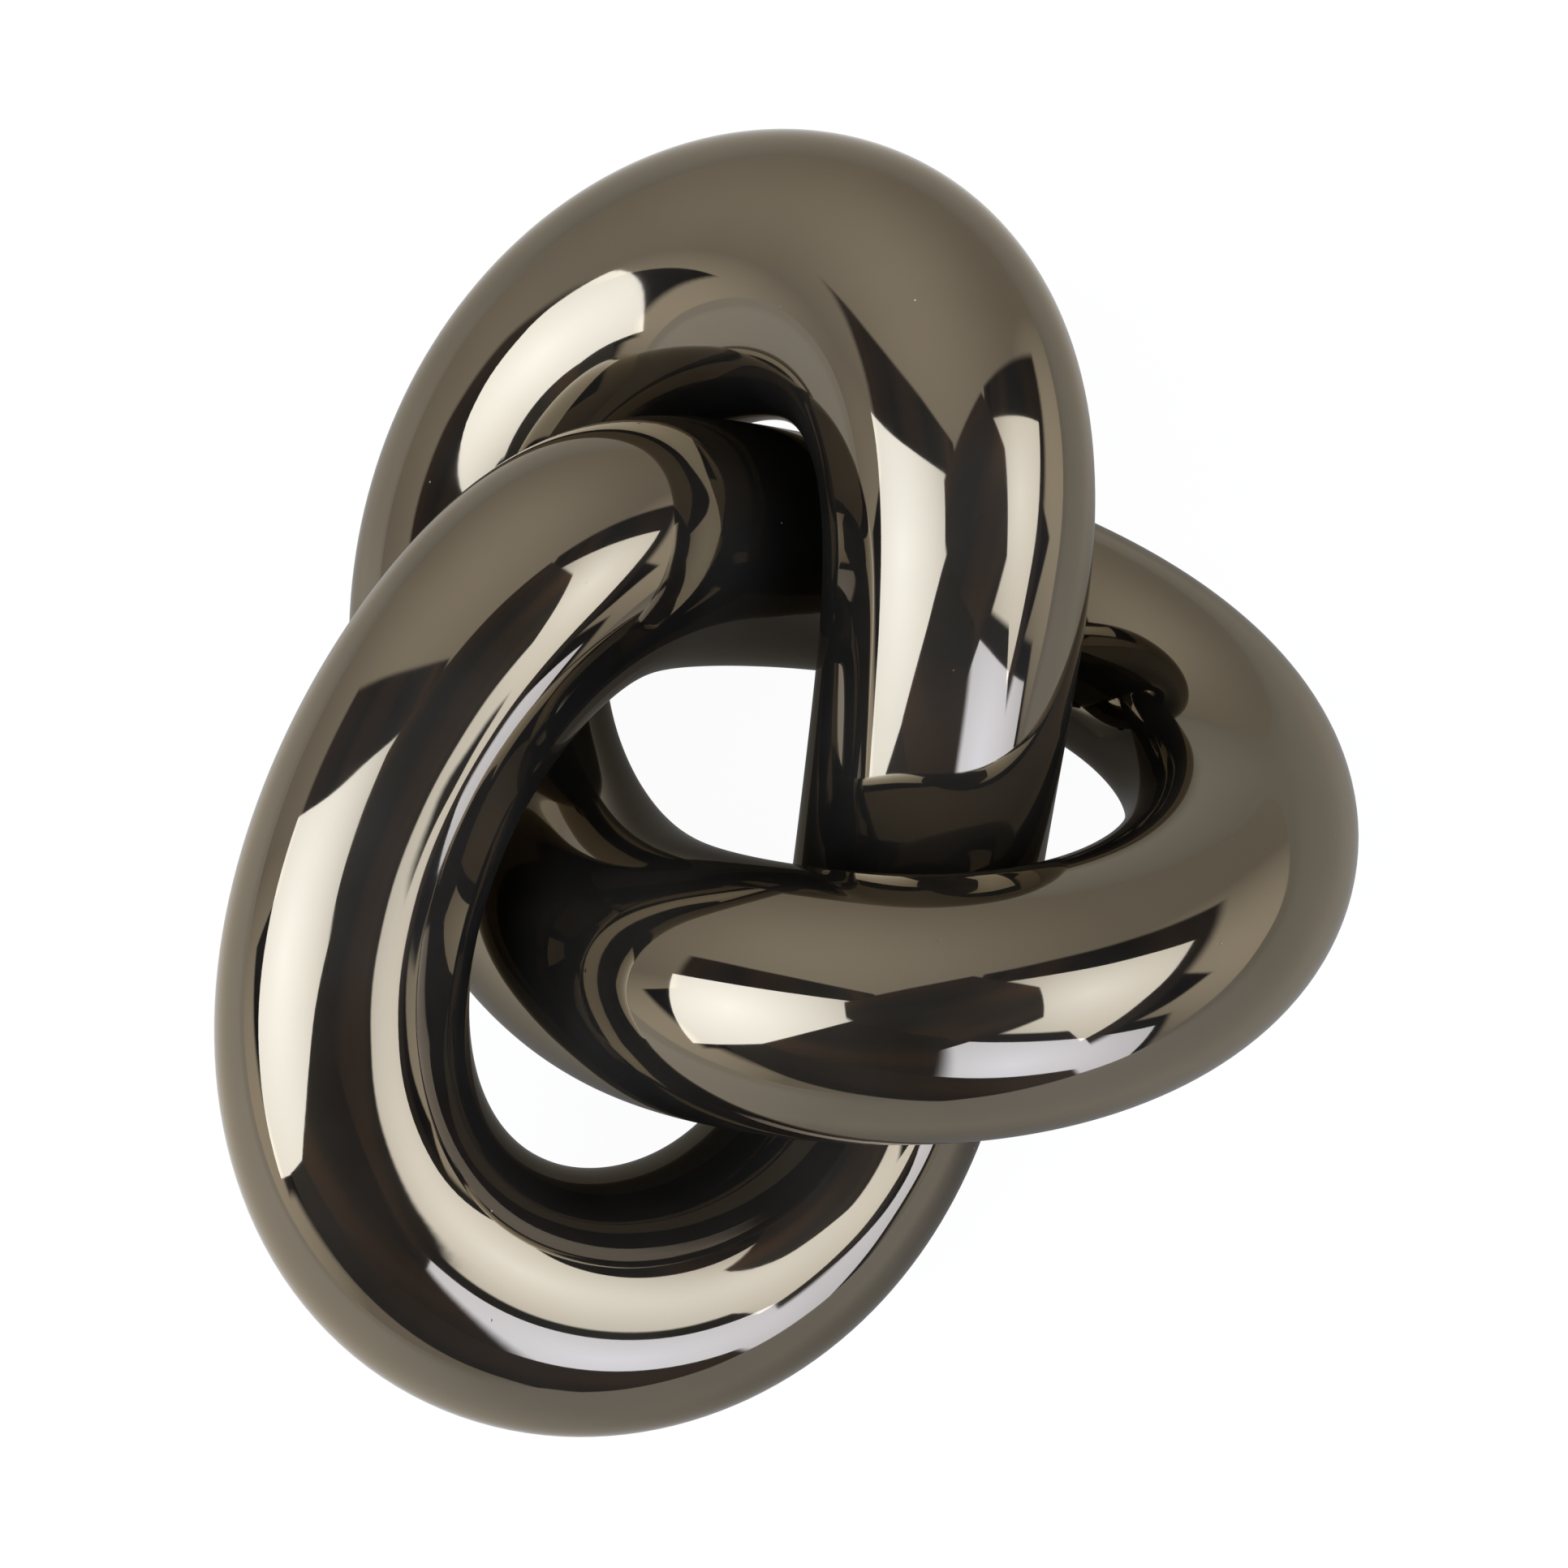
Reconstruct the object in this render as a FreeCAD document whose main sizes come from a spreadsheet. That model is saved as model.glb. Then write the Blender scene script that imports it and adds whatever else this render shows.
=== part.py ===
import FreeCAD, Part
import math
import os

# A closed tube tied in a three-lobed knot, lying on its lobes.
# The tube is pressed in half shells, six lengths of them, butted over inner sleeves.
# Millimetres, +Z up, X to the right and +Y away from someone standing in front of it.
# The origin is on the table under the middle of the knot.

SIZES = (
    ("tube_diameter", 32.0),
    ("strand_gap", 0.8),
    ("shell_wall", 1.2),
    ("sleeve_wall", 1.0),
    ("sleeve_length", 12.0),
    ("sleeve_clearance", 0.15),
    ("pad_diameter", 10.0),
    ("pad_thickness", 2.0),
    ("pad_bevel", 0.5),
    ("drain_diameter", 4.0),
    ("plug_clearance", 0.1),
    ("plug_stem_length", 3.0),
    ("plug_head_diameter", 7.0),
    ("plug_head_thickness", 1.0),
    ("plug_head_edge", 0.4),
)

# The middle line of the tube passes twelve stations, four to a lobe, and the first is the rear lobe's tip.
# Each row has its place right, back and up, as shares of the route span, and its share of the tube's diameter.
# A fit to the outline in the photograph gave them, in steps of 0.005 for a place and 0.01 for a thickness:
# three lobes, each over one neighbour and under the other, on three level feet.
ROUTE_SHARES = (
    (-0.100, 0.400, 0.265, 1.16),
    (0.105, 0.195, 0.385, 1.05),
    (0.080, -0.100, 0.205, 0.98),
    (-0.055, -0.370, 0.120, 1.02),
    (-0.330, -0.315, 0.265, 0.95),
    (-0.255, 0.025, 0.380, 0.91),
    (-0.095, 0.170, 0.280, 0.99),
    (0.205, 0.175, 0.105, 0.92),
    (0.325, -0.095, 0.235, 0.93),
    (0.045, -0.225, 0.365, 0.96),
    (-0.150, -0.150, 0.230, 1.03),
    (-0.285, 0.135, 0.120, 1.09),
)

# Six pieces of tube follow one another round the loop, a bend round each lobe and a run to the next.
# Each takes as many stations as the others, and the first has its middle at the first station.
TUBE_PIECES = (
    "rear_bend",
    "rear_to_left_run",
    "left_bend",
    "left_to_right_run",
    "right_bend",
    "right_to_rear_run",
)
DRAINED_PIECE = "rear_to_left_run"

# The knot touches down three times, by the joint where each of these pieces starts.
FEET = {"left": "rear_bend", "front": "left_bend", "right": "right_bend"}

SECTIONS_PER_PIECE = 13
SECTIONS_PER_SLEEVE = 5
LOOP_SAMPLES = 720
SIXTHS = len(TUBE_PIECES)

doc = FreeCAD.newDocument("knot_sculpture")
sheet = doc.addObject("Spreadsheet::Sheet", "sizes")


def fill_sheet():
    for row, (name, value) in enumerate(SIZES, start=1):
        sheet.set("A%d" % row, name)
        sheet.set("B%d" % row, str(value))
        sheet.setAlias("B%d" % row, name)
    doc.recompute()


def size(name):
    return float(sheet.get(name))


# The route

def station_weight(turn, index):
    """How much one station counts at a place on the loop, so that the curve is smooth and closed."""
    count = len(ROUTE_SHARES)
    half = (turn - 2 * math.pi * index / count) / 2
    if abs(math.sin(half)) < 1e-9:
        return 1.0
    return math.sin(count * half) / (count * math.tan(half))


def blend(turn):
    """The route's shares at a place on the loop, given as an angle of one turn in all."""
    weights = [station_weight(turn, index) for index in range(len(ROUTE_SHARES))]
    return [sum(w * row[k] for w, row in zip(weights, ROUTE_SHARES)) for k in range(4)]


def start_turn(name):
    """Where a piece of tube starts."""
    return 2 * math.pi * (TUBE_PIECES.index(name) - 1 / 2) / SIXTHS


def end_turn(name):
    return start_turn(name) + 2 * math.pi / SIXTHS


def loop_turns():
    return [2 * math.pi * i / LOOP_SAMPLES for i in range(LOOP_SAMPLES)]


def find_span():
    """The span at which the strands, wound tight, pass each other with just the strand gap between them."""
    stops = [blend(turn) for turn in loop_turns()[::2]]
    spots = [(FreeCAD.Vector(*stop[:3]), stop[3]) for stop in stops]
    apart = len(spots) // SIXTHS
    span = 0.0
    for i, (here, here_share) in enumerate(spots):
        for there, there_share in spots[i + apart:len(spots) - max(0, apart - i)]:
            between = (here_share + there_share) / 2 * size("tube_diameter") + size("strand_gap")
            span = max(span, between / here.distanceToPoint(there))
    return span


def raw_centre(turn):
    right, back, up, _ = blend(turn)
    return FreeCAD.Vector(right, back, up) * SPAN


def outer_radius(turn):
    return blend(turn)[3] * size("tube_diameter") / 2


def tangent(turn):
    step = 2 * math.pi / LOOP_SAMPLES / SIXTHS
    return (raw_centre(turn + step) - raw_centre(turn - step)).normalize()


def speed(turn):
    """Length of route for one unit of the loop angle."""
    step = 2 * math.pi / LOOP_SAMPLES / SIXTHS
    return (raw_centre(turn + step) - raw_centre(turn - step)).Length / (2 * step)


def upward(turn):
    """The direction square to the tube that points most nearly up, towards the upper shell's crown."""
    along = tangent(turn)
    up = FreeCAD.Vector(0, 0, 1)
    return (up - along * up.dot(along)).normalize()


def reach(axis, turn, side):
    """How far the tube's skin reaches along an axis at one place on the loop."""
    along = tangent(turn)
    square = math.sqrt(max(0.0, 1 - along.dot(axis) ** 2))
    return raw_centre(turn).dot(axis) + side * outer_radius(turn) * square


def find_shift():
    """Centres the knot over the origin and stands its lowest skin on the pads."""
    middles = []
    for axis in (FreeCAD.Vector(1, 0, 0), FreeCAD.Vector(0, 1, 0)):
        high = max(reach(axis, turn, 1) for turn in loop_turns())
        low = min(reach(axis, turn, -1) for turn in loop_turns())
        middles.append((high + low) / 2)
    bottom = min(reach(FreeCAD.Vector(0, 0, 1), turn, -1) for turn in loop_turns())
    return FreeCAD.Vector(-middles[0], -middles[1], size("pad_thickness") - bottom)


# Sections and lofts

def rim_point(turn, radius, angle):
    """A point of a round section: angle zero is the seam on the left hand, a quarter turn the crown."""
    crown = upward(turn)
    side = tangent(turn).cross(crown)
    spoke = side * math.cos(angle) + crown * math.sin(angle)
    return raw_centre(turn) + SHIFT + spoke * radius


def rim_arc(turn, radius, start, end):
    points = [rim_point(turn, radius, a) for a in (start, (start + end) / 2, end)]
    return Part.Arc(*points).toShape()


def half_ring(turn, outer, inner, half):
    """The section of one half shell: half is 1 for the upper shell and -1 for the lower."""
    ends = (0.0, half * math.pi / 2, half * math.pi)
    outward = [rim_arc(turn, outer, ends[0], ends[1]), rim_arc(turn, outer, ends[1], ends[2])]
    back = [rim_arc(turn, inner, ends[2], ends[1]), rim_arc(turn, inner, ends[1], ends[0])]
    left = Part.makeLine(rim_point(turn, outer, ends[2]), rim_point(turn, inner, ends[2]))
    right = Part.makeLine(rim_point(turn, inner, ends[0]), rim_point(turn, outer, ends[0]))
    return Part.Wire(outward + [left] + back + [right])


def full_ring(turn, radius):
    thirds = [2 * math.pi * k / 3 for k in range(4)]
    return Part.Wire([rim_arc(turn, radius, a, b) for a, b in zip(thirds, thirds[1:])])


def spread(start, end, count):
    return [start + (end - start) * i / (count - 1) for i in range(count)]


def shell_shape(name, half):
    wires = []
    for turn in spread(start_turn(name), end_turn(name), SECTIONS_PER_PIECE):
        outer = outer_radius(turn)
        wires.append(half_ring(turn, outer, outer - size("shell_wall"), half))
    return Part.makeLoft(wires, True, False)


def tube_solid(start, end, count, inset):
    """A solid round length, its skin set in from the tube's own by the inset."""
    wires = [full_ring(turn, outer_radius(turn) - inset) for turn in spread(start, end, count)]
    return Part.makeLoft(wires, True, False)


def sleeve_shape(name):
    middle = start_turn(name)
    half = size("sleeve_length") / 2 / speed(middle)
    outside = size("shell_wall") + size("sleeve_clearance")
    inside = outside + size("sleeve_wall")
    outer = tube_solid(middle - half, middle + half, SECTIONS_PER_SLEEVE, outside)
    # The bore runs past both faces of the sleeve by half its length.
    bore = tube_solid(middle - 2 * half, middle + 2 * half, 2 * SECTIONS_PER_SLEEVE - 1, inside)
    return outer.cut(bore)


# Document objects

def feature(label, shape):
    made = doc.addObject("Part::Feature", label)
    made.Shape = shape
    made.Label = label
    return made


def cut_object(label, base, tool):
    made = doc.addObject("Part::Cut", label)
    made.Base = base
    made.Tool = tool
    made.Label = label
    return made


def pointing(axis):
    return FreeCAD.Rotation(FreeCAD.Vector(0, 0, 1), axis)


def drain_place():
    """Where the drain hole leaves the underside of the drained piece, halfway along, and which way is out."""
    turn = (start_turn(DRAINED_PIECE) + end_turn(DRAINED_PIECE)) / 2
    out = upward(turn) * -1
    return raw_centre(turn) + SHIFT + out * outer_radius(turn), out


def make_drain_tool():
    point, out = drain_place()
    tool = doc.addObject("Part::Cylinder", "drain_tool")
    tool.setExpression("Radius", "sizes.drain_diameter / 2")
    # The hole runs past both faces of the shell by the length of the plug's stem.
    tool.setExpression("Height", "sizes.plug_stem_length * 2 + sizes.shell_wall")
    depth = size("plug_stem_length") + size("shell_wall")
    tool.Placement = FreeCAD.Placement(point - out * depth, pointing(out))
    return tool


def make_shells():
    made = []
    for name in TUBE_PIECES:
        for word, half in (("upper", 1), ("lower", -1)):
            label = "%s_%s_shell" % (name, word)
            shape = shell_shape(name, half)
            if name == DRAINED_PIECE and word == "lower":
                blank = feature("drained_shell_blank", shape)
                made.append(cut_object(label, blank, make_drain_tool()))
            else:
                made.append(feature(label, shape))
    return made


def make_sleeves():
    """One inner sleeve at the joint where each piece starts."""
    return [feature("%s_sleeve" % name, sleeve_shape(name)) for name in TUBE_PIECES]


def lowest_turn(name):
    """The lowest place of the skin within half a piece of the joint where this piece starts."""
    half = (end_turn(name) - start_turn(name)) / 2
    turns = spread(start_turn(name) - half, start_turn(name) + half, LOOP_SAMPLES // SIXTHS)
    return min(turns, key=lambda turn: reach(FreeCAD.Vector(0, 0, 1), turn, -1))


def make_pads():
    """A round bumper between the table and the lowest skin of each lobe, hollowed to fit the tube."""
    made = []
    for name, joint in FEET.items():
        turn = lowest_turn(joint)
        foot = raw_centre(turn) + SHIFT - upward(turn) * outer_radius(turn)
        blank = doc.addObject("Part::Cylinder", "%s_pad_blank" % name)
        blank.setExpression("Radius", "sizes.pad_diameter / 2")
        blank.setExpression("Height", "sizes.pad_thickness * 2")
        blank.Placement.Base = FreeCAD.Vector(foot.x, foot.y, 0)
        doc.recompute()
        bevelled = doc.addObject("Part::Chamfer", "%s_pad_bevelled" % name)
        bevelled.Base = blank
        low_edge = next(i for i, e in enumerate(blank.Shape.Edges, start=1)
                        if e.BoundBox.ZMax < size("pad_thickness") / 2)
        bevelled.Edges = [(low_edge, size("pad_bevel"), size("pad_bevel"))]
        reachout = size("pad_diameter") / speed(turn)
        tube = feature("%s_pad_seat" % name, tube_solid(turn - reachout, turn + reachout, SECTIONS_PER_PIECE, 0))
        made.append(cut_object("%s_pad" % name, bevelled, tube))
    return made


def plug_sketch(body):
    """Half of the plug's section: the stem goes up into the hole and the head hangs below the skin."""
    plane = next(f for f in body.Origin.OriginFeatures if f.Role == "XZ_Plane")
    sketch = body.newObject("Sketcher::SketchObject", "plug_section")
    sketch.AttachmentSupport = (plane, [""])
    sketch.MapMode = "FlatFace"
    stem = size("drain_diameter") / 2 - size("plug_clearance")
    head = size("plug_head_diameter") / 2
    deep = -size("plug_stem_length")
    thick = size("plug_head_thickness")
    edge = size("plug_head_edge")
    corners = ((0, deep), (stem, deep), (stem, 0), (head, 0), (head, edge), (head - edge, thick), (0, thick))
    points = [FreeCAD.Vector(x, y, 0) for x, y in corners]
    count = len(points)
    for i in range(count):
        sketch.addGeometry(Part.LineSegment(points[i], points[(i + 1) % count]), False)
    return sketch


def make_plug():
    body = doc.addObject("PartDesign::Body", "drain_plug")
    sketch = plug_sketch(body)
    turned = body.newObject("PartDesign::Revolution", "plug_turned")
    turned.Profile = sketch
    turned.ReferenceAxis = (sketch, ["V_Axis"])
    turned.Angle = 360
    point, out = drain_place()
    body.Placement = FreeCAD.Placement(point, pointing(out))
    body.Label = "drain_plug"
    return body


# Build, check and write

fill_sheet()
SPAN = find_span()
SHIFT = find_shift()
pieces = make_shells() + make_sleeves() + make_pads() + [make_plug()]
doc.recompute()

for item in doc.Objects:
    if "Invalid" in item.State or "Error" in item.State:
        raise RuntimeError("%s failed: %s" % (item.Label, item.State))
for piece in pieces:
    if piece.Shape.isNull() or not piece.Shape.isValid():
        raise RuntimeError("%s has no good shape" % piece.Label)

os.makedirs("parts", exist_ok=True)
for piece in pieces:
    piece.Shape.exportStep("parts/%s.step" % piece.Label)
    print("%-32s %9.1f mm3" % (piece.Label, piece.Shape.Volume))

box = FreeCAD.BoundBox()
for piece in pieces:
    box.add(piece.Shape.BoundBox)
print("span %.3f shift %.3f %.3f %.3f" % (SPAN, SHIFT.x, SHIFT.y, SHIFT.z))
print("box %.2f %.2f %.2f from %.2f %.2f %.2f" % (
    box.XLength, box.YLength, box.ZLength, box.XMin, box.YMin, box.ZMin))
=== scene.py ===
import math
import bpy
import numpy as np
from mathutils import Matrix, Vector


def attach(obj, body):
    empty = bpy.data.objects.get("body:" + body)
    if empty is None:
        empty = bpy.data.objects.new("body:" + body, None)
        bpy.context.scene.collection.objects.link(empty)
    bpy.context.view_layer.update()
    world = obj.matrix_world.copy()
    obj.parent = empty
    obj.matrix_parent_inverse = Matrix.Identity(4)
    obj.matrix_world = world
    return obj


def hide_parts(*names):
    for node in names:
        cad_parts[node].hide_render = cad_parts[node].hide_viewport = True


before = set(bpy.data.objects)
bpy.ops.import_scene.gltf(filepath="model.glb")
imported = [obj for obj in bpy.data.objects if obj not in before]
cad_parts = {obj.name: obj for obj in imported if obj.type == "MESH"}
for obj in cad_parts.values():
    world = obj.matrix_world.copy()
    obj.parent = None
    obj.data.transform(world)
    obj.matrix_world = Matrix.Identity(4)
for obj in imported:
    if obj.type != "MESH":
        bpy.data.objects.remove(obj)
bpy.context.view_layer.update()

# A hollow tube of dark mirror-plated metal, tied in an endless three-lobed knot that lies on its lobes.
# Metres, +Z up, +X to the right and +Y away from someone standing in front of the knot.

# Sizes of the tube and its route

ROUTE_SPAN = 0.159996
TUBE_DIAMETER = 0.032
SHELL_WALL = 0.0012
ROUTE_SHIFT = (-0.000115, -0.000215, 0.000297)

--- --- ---

- Aim of the exercise: Return, unchanged, the run of lines above that opens with the line containing "# Build, check and write" and closes with the line containing "bpy.data.objects.remove(obj)". Include both.

- Response to the task:
# Build, check and write

fill_sheet()
SPAN = find_span()
SHIFT = find_shift()
pieces = make_shells() + make_sleeves() + make_pads() + [make_plug()]
doc.recompute()

for item in doc.Objects:
    if "Invalid" in item.State or "Error" in item.State:
        raise RuntimeError("%s failed: %s" % (item.Label, item.State))
for piece in pieces:
    if piece.Shape.isNull() or not piece.Shape.isValid():
        raise RuntimeError("%s has no good shape" % piece.Label)

os.makedirs("parts", exist_ok=True)
for piece in pieces:
    piece.Shape.exportStep("parts/%s.step" % piece.Label)
    print("%-32s %9.1f mm3" % (piece.Label, piece.Shape.Volume))

box = FreeCAD.BoundBox()
for piece in pieces:
    box.add(piece.Shape.BoundBox)
print("span %.3f shift %.3f %.3f %.3f" % (SPAN, SHIFT.x, SHIFT.y, SHIFT.z))
print("box %.2f %.2f %.2f from %.2f %.2f %.2f" % (
    box.XLength, box.YLength, box.ZLength, box.XMin, box.YMin, box.ZMin))
=== scene.py ===
import math
import bpy
import numpy as np
from mathutils import Matrix, Vector


def attach(obj, body):
    empty = bpy.data.objects.get("body:" + body)
    if empty is None:
        empty = bpy.data.objects.new("body:" + body, None)
        bpy.context.scene.collection.objects.link(empty)
    bpy.context.view_layer.update()
    world = obj.matrix_world.copy()
    obj.parent = empty
    obj.matrix_parent_inverse = Matrix.Identity(4)
    obj.matrix_world = world
    return obj


def hide_parts(*names):
    for node in names:
        cad_parts[node].hide_render = cad_parts[node].hide_viewport = True


before = set(bpy.data.objects)
bpy.ops.import_scene.gltf(filepath="model.glb")
imported = [obj for obj in bpy.data.objects if obj not in before]
cad_parts = {obj.name: obj for obj in imported if obj.type == "MESH"}
for obj in cad_parts.values():
    world = obj.matrix_world.copy()
    obj.parent = None
    obj.data.transform(world)
    obj.matrix_world = Matrix.Identity(4)
for obj in imported:
    if obj.type != "MESH":
        bpy.data.objects.remove(obj)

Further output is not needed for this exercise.